The ruling, she added, is likely to deprive some three million citizens of one of their constitutional rights as it is the right of any citizen to join any political party that appeals to them. In addition, most of those three million people did not have a say in the previous election.
"The ruling was issued without referring to constitutional rights of the citizens. It takes the election process into a dark alley.

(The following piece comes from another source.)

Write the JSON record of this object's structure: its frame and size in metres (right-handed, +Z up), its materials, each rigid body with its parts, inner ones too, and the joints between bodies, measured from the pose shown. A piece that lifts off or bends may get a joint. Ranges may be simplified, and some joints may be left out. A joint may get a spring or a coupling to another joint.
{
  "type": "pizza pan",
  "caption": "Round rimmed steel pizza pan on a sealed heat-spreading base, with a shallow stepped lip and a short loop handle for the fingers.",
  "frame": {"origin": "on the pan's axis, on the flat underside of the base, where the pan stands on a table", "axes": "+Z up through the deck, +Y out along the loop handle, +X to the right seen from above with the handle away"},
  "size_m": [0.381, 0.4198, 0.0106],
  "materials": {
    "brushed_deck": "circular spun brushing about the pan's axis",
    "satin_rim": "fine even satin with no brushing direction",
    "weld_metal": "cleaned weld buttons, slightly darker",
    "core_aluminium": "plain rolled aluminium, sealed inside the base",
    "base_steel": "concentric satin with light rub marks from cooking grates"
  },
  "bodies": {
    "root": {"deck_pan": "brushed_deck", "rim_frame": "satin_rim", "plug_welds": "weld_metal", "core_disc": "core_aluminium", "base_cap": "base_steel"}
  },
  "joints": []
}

I assume that that matter needs a measured review to spare voters, who are looking for a democratic election, conflict or violence between the candidates," Khawasek wrote in the daily Al-Wafd, the mouthpiece of the opposition Wafd Party.
She noted that political parties and presidential candidates agreed on just two things -- using violence to reach their goal and that their programmes do not include anything about dealing with widely spread disorder.
Thus she called on the ruling military council to shoulder its responsibility to the fullest until the election is complete. People want their country protected, she summed up.
Mamoun Fendi wrote that some people consider the upcoming parliamentary elections as the green light at the end of the dark tunnel. However, others believe that the green light is the light of a train barrelling in the opposite direction.
Indeed, the writer added, the elections could be the light of the train coming in the opposite direction or the start of the collision rather than the green light at the end of the tunnel. He considered the spread of violence as a further proof for that argument.
While everybody is waiting for the collision, he added, Deputy Prime Minister Ali El-Silmi's document came as a last minute attempt to stop the train or slow it down to avoid a collision.
Fendi underlined that the document was not El-Silmi's idea but that of the ruling military council which uses the present government as a buffer zone through which it presents the things that it wants without confrontation with the people. Thus he wrote that if the military council wants to issue principles that should govern the new constitution, they should openly and clearly declare them without using the government as a buffer.
The other thing that Fendi called for is postponing the elections which, he said, will take place in an atmosphere of fear and disorder and which do not conform to the constitutional declaration which bans the formation of political parties on religious bases. Parties like Nour, Wasat and Justice and Development are religious parties which openly declare that they want a religious state.
"It will go down in history that the ruling military council was the sponsor of a religious state in Egypt. Thus the right way out is not to stop the parliamentary elections because the light that we see at the end of the tunnel is not the end of the road but the light of a train coming in the opposite direction. If we do not stop, there will be a collision," Fendi wrote in the independent daily Al-Masry Al-Youm.